Is America Using Its Show of Force Against Caribbean Narco Traffickers To Send Messages to Venezuela and Mexico?
Secretary Rubio, after meeting with Mexico’s president, tells reporters that the old ways of doing things will not stop traffickers. Speculation is rising that Washington could soon target Mexico’s drug cartels and may be seeking regime change in Venezuela.

America’s show of force against Caribbean narco traffickers could signal to Mexico that its cartels may be targeted as well. Washington also may be hoping it will help topple the Venezuelan regime of President Nicolas Maduro.
Secretary Marco Rubio, on his first trip to Mexico since becoming America’s top diplomat, met with President Claudia Sheinbaum at Mexico City on Wednesday. A day earlier, American forces struck a Venezuelan boat suspected of carrying narcotics, killing 11 people on board.
As Mr. Rubio conferred with Ms. Sheinbaum, federal authorities seized 1,300 barrels of chemicals on two vessels off Mexico’s shores, which were said to be fentanyl precursors shipped to Mexico’s notorious Sinaloa cartel from Communist China. The two events, off the Venezuelan and Mexican coasts, escalated America’s kinetic involvement in the war on drugs.
A message was sent, even as some in the region are confused about Washington’s intent.
The sunken Venezuelan boat carried “massive amounts of drugs coming into our country to kill a lot of people,” President Trump said Wednesday. “Obviously they won’t be doing it again,” as “when they watch that tape, they’re going to say, ‘Let’s not do this.’”
Is America signaling to Mexico that next it might dispatch troops south of the border to fight the drug outfits that flood America’s opioid markets while they kill, maim, and kidnap Mexicans in large numbers?

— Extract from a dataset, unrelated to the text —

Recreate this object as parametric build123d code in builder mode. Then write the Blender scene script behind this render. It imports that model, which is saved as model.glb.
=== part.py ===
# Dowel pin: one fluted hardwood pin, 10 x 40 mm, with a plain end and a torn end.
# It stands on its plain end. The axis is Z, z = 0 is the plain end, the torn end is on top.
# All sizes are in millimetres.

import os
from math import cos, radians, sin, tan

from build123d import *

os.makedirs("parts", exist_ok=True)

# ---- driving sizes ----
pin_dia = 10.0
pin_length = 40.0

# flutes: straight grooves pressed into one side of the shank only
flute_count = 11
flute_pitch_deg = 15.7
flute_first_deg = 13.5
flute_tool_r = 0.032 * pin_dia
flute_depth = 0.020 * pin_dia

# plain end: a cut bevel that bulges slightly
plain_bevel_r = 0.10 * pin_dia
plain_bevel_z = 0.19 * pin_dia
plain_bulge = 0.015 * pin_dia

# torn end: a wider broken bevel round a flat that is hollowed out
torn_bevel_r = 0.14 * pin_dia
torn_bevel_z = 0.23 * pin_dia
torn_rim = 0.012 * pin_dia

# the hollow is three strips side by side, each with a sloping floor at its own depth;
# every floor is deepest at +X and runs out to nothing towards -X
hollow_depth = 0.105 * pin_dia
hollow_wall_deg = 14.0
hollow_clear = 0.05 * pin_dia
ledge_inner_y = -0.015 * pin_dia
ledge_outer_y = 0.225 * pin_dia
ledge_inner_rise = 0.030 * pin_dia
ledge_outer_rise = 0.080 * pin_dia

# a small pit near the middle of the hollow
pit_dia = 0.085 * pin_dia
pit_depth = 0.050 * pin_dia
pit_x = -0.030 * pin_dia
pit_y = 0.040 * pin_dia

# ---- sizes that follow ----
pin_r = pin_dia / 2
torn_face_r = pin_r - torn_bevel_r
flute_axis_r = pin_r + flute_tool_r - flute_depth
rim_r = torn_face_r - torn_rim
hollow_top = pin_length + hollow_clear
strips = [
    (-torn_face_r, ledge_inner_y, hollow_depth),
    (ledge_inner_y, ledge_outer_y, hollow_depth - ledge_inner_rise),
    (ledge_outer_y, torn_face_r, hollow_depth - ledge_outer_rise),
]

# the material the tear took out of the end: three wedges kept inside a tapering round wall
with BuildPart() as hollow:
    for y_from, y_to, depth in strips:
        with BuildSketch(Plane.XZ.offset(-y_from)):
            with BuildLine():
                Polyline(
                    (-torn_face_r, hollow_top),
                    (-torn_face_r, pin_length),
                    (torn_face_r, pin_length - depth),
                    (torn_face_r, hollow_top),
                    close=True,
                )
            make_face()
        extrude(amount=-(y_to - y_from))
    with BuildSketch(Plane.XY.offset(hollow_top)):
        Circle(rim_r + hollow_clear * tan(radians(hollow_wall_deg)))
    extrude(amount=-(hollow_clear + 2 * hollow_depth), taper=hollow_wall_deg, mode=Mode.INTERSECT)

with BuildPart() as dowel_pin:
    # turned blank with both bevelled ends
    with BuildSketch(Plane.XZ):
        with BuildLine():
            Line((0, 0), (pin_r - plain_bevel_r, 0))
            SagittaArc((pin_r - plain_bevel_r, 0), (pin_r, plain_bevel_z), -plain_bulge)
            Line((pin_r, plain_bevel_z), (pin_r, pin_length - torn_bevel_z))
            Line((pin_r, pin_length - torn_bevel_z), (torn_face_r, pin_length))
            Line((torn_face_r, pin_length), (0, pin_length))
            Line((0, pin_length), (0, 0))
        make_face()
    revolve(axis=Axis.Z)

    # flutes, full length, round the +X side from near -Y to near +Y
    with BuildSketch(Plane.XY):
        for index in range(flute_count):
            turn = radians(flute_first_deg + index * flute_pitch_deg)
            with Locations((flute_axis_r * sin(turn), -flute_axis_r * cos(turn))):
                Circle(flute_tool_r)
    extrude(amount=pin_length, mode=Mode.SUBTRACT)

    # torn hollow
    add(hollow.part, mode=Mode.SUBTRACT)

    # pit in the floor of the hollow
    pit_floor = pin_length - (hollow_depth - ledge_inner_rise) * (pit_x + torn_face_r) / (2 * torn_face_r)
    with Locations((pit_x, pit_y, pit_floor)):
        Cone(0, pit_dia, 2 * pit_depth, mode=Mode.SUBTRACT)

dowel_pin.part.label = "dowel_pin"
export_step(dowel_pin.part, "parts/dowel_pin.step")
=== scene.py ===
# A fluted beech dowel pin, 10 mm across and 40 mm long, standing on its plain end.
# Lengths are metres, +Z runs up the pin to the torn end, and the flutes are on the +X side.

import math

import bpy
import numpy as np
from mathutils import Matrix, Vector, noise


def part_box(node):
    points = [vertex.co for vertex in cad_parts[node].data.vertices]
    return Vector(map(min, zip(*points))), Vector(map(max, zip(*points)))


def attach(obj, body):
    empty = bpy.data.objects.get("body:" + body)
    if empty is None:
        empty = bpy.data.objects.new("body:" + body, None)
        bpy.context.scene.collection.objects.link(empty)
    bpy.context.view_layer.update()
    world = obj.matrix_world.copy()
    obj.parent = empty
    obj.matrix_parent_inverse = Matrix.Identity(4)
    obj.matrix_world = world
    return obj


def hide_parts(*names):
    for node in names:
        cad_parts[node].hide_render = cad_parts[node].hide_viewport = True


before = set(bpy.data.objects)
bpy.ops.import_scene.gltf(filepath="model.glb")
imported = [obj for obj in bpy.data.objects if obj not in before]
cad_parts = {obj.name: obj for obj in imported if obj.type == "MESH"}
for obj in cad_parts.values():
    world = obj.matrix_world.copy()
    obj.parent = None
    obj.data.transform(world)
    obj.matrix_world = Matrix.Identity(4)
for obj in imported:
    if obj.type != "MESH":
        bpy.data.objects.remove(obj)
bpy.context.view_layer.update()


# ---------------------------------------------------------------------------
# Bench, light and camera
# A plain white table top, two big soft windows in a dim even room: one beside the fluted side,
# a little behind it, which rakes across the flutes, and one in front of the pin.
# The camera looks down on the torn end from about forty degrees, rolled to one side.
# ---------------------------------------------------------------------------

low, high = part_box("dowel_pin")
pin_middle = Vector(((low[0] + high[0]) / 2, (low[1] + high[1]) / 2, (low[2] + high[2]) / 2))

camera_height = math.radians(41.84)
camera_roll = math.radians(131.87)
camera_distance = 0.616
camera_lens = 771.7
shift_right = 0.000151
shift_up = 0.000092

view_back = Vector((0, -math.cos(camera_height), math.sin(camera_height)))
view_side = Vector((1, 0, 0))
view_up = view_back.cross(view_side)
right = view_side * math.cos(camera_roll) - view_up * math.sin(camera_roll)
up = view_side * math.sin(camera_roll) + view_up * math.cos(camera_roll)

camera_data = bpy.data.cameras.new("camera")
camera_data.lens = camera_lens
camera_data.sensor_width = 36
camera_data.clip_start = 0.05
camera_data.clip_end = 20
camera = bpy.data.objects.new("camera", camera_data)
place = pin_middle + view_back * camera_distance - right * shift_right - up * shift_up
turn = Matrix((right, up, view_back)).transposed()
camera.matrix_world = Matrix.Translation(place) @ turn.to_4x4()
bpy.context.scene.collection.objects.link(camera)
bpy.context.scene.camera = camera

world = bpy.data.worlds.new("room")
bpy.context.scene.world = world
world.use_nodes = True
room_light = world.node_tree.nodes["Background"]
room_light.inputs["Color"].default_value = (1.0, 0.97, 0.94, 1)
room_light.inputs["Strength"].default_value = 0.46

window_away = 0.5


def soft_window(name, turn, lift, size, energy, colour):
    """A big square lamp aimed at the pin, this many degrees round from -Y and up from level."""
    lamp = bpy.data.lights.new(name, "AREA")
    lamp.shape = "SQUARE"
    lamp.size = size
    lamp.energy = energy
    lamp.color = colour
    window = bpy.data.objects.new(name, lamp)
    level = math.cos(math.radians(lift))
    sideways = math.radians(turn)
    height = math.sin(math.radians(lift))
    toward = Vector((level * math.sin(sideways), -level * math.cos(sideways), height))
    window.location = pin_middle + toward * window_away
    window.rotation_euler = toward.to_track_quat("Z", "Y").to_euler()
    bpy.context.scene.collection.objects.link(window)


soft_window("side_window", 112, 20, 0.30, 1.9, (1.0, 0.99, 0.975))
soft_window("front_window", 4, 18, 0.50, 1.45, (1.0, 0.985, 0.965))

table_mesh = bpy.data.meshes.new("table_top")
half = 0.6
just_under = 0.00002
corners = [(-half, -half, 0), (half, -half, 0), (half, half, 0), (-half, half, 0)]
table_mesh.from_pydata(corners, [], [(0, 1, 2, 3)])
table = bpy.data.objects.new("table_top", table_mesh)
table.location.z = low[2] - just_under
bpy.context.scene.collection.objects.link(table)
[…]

“There’s a lot of people in Mexico who would love to see the Americans come in and finish off the cartels,” a former Mexican foreign minister, Jorge Castaneda, tells the Sun. They may not be a majority, he says, “but they’re a very strong minority.”
Ms. Sheinbaum often uses nationalist language to quash such sentiments, indicating that cooperation with America, if at all, must be limited. “It has to do with collaboration, without subordination and within the framework of our sovereignty,” she said Wednesday before her meeting with Mr. Rubio.

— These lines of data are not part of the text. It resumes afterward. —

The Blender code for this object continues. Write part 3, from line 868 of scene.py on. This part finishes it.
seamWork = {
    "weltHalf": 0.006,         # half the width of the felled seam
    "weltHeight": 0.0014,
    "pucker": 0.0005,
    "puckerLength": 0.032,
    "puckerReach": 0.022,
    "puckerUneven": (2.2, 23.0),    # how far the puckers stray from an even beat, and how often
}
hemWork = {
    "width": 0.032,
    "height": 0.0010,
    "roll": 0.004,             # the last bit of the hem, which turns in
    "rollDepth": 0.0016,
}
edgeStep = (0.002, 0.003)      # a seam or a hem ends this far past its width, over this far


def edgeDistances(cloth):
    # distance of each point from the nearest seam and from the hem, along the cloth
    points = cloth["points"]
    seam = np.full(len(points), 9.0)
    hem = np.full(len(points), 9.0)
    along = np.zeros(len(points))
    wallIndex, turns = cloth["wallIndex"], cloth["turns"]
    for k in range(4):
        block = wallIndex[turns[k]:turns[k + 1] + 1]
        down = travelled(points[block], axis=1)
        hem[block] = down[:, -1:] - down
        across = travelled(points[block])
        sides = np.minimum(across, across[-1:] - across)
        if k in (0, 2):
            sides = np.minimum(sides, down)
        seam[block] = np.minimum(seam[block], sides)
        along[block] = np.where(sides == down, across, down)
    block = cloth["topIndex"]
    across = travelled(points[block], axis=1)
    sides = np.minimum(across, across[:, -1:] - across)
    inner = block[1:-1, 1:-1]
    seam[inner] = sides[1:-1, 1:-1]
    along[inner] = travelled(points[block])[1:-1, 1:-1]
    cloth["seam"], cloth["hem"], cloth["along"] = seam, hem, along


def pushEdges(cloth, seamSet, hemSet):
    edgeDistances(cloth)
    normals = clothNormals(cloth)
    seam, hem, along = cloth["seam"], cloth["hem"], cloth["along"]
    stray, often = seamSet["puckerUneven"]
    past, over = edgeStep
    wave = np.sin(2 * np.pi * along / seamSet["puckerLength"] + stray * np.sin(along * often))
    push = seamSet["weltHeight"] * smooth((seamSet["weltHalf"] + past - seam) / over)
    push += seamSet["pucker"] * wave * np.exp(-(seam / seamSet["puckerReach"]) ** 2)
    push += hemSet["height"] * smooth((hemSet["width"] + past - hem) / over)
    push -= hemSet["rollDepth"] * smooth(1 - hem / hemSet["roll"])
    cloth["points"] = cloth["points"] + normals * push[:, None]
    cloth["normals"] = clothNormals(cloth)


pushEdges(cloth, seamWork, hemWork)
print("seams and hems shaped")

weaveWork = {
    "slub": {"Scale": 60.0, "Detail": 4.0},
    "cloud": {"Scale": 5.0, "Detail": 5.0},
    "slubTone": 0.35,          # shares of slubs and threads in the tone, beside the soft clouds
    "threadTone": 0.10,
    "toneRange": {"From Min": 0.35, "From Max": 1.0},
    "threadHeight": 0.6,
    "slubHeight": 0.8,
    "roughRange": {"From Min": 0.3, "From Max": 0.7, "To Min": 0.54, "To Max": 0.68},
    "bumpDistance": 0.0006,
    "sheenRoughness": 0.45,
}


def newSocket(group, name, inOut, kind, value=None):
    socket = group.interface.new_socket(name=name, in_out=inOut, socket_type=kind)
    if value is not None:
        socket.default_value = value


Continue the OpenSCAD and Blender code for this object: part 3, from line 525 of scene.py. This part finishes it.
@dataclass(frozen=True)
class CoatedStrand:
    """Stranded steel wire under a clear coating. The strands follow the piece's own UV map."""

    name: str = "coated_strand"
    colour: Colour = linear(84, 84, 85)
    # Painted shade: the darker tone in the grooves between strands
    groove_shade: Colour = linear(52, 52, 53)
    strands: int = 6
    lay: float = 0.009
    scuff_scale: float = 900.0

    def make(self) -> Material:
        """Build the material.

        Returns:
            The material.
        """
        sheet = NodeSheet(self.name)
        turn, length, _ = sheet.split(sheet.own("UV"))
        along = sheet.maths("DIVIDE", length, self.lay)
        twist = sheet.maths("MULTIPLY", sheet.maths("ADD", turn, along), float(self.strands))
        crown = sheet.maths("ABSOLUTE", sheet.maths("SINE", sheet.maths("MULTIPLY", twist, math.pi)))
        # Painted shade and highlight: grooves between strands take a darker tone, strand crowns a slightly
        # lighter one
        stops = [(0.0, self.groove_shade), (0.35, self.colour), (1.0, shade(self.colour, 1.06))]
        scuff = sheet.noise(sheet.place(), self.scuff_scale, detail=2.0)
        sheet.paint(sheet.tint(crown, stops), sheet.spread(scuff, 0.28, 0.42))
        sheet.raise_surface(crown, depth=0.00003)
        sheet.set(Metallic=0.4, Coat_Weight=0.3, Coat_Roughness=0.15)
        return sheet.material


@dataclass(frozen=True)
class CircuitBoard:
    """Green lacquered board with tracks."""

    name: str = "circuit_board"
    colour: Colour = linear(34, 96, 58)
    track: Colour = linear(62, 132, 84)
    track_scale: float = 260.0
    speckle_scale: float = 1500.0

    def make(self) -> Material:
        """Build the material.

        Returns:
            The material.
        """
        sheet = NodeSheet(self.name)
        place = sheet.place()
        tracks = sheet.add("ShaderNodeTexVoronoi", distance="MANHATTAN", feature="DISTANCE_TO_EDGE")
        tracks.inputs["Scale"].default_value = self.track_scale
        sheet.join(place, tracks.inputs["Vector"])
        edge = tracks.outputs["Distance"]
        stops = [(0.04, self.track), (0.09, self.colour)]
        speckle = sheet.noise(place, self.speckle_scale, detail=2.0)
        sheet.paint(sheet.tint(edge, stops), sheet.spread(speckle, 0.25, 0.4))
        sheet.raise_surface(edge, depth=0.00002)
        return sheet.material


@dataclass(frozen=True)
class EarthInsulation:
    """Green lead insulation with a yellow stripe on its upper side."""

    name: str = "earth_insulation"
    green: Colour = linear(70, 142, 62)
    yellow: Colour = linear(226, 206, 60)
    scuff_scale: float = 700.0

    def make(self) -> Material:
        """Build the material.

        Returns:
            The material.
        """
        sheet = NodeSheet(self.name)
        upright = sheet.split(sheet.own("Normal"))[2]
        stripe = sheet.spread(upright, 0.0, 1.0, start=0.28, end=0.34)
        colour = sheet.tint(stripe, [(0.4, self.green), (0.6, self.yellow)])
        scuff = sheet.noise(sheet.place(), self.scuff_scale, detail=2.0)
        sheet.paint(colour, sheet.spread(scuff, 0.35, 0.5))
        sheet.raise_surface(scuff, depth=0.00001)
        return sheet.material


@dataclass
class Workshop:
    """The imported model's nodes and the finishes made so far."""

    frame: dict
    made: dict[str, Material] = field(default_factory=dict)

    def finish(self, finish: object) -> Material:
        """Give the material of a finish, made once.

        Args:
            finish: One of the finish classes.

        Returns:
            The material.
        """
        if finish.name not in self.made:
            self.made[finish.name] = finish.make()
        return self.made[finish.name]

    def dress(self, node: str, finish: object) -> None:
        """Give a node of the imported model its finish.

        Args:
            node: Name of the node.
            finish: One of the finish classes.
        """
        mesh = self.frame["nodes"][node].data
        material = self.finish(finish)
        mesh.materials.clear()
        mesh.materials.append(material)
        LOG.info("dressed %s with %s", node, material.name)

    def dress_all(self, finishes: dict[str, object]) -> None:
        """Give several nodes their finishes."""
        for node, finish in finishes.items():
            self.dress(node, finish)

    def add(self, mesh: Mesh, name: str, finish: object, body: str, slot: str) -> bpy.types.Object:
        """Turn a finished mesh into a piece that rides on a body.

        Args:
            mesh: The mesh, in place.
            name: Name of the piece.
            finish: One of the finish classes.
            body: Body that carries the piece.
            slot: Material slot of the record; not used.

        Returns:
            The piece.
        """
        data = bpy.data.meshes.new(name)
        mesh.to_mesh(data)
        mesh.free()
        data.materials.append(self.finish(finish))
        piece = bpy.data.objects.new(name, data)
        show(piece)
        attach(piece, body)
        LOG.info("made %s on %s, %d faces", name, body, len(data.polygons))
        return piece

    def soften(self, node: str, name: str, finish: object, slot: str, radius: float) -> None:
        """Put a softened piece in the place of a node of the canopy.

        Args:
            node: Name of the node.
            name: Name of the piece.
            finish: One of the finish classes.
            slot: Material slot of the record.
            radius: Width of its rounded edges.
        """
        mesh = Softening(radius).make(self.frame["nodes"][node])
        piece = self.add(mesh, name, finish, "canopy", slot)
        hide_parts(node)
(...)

Following the session Mr. Rubio told reporters that the old ways of doing things will not stop traffickers, who build their losses from intercepted deliveries “into their economics.” Instead, he said, “what will stop them is when you blow them up, when you get rid of them.” America, he said, will wage “war on narcoterrorist organizations.”

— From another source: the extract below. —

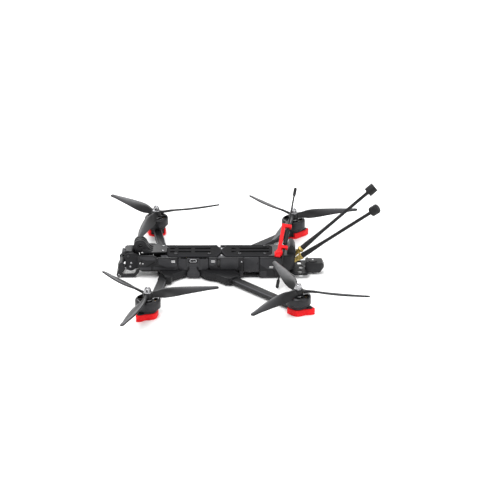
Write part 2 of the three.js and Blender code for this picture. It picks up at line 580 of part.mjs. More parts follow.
// The receiver's dipole leans across the tail, held by a red bracket on the left edge.
const DIPOLE = { centre: new THREE.Vector3(-86, 0, 50.6), half: 77 };
const DIPOLE_AIM = new THREE.Vector3(-13.8, -57.7, 49.8).normalize();
const DIPOLE_FORWARD = new THREE.Vector3(1, 0, 0).addScaledVector(DIPOLE_AIM, -DIPOLE_AIM.x).normalize();
const DIPOLE_FRAME = new THREE.Matrix4()
  .makeBasis(DIPOLE_FORWARD, new THREE.Vector3().crossVectors(DIPOLE_AIM, DIPOLE_FORWARD), DIPOLE_AIM)
  .setPosition(DIPOLE.centre);
const TUBE = { r: 3.1, half: 10.6 };

function dipoleGeometry() {
  const quarter = [[TUBE.r - 0.5, TUBE.half + 0.5], [1.2, TUBE.half + 2.5], [1.2, DIPOLE.half - 13],
    [2.1, DIPOLE.half - 11], [2.1, DIPOLE.half - 1], [1.2, DIPOLE.half]];
  const lower = quarter.map(([r, z]) => [r, -z]).reverse();
  return turned([[0, -DIPOLE.half], ...lower, [TUBE.r, -TUBE.half], [TUBE.r, TUBE.half], ...quarter,
    [0, DIPOLE.half]], 12);
}

// A bar with two open clips on the antenna, and a foot on the housing's deck.
function bracketGeometry() {
  const bar = block(3.9, 8.9, -3.2, 3.2, -32, 18.6);
  const clip = (z0, z1) => block(-4.4, 5, -3.2, 3.2, z0, z1);
  const rod = post(0, 0, 1.2 + GAP, -30, 30, 12);
  const gate = block(-6, 0, -1.1, 1.1, -30, 30);
  const arm = cut(join(bar, clip(14.2, 18.6), clip(-17.6, -13.8)), rod, gate).applyMatrix4(DIPOLE_FRAME);
  const low = DECK_TOP + GAP;
  const foot = slab(rect(-81, -69.6, 11.5, 22.4, 1.2), low, low + 3.4);
  const rise = [[-69.8, low + 0.5], [-71.4, low + 6], [-80, low + 8], [-80.6, low + 0.5]];
  const heel = wall(outline(rise, 0.8), 12.5, 21.6);
  const rodPath = post(0, 0, 3.2, -60, -20, 12).applyMatrix4(DIPOLE_FRAME);
  return cut(join(arm, foot, heel), block(-100, -60, -20, 40, 0, low), rodPath);
}

function tailPlateGeometry() {
  const shape = outline(symmetric([[-80, 12], [-91.5, 13.5], [-98, 22.6], [-113.5, 22.6], [-116, 19.6],
    [-116, 10.2], [-112, 9.4]]), 0.8);
  [[-107, -14], [-109, 0], [-107, 14]].forEach(([x, y]) => {
    shape.holes.push(hole(corners(x, x + 5.4, y - 5, y + 5), 1.2));
  });
  const feet = [9, -9].map((y) => post(-86, y, 2.6, BASE_T + GAP, MID_Z - GAP, 8));
  return join(slab(shape, 3.4, 5.4), ...feet);
}

function gpsGeometry() {
  const plan = slab(outline(symmetric([[-112.4, 9], [-134, 9], [-138.4, 5]]), 1), 1, 15.2);
  const side = wall(outline([[-112, 0], [-112, 17], [-134.6, 17], [-138.4, 10.4], [-138.4, 8],
    [-131, 0]]), -12, 12);
  const cap = turned([[0, 14.5], [6.6, 14.5], [6.6, 15.6], [6.2, 15.9], [3.6, 15.9], [3.4, 16.2],
    [0, 16.2]], 24).translate(-122.6, 0, 0);
  const ridge = wall(outline([[-113, 14], [-113, 16.2], [-116.4, 16.8], [-117.4, 14]], 0.5), -8, 8);
  const tongue = block(-113, -109.6, -6, 6, 1, 3.1);
  const shell = toGeometry(toSolid(plan).intersect(toSolid(side)));
  return join(shell, cap, ridge, tongue);
}

function addTail() {
  add('antenna_holder', holderGeometry(), BLACK_PLASTIC);
  SIDES.forEach(([word, side]) => {
    const stick = new THREE.Group();
    stick.position.set(STICK.x, STICK.y * side, STICK.z);
    stick.quaternion.copy(stickAim(side));
    group.add(stick);
    add(`antenna_socket_${word}`, turned(CONNECTOR, 14), BRASS, stick);
    add(`video_antenna_${word}`, stickGeometry(side > 0 ? 2 : 0.5), RUBBER, stick);
  });
  add('antenna_bracket', bracketGeometry(), RED_TPU);
  add('receiver_antenna', dipoleGeometry().applyMatrix4(DIPOLE_FRAME), RUBBER);
  add('tail_plate', tailPlateGeometry(), CARBON);
  add('gps_module', gpsGeometry(), BLACK_PLASTIC);
}

// ---- whole aircraft ----------------------------------------------------------------------------------
add('bottom_plate', bottomPlateGeometry(), CARBON);
add('mid_plate', midPlateGeometry(), CARBON);
add('front_top_plate', frontTopGeometry(), CARBON);
add('rear_top_plate', rearTopGeometry(), CARBON);
add('bridge_plate', bridgeGeometry(), CARBON);
CORNERS.forEach(addCorner);
SIDES.forEach(addSidePanels);
addNose();
addElectronics();
addTail();

export default group;
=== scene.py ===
import json
import math
import random

import bmesh
import bpy
from mathutils import Matrix, Vector
from mathutils.geometry import tessellate_polygon


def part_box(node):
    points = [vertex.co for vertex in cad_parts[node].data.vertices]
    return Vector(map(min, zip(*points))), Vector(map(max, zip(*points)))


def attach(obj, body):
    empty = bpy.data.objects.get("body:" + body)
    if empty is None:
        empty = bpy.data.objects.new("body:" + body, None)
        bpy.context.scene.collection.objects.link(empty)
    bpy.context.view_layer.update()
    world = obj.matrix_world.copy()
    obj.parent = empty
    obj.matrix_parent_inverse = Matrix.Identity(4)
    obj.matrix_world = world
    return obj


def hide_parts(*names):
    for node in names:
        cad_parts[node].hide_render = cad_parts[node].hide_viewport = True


# The finished look of a long-range quadcopter. Lengths are in millimetres until a mesh is made.

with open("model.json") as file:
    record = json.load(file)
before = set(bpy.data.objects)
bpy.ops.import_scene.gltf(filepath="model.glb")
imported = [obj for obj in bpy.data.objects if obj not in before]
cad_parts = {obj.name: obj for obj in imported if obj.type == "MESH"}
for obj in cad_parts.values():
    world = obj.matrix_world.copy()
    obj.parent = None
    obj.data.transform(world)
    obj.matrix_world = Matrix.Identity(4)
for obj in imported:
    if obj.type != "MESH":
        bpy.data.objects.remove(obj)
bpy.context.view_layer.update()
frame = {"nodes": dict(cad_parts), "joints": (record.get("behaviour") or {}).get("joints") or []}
MM = 0.001
SIDES = (("left", 1), ("right", -1))
CORNERS = ("front_left", "front_right", "rear_left", "rear_right")
PIVOTS = {joint["child"]: Vector(joint["pos_m"]) / MM for joint in frame["joints"]}
dice = random.Random(7)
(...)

Last week Washington dispatched 5,000 sailors and Marines to the shores of Venezuela, led by the United States Ship Iwo Jima, raising speculation that the goal is regime change at Caracas. The sunken Venezuelan boat, Mr. Rubio said, was intercepted in international waters while it “headed towards the United States to flood our country with poison.”
In August, the Department of Justice offered a $50 million prize to anyone helping to secure the arrest of Mr. Maduro, who, according to Attorney General Pam Bondi, “is one of the most powerful drug traffickers in the world.” The Department of State offered $25 million for the arrest of Mr. Maduro’s right-hand man, Diosdado Cabello.
Venezuelan dissidents have long contended that much of Mr. Maduro’s hold on power depends on financial gains from trafficking in narcotics, gold, rare earths, and oil. The funds from those illicit commodities ensure the loyalty of the armed forces.
If drug exports stop, “Maduro will be in trouble, because he won’t have the money to pay all these guys,” a veteran American-based Venezuelan journalist, Maibort Petit, tells the Sun. Unless the regime can pay in cash, she adds, it will have to rely on nothing more than the troops’ ideology, which can be dicey.
Menahile, she adds, “the Venezuelan people are hungry and they don’t know what to do. They are scared, or they think about some magic that will be in the country, and everything will disappear.” Mr. Maduro and his Cuban backers suppress any potential uprising by paying off groups around the country that enforce regime loyalty.
As Washington escalates the drug wars, it is also easing sanctions against the Caracas regime. In July the Department of the Treasury granted Chevron a new license to operate in Venezuela.
On Tuesday, Caracas insisted that no boat was sunk, and that the images were generated by artificial intelligence. Now, though, it is claiming America is after its oil. “They come for Venezuelan oil, they want it for free,” Mr. Maduro told supporters Wednesday. “That oil does not belong to Maduro and even less to the gringos, it belongs to you.”
So is America after Venezuela’s drugs, its oil, a regime change, or all of the above? “It’s not clear whether what they want is just to scare off the drug traffickers, or to find a way to bring enough pressure on Maduro, so the army overthrows him,” Mr. Castaneda says.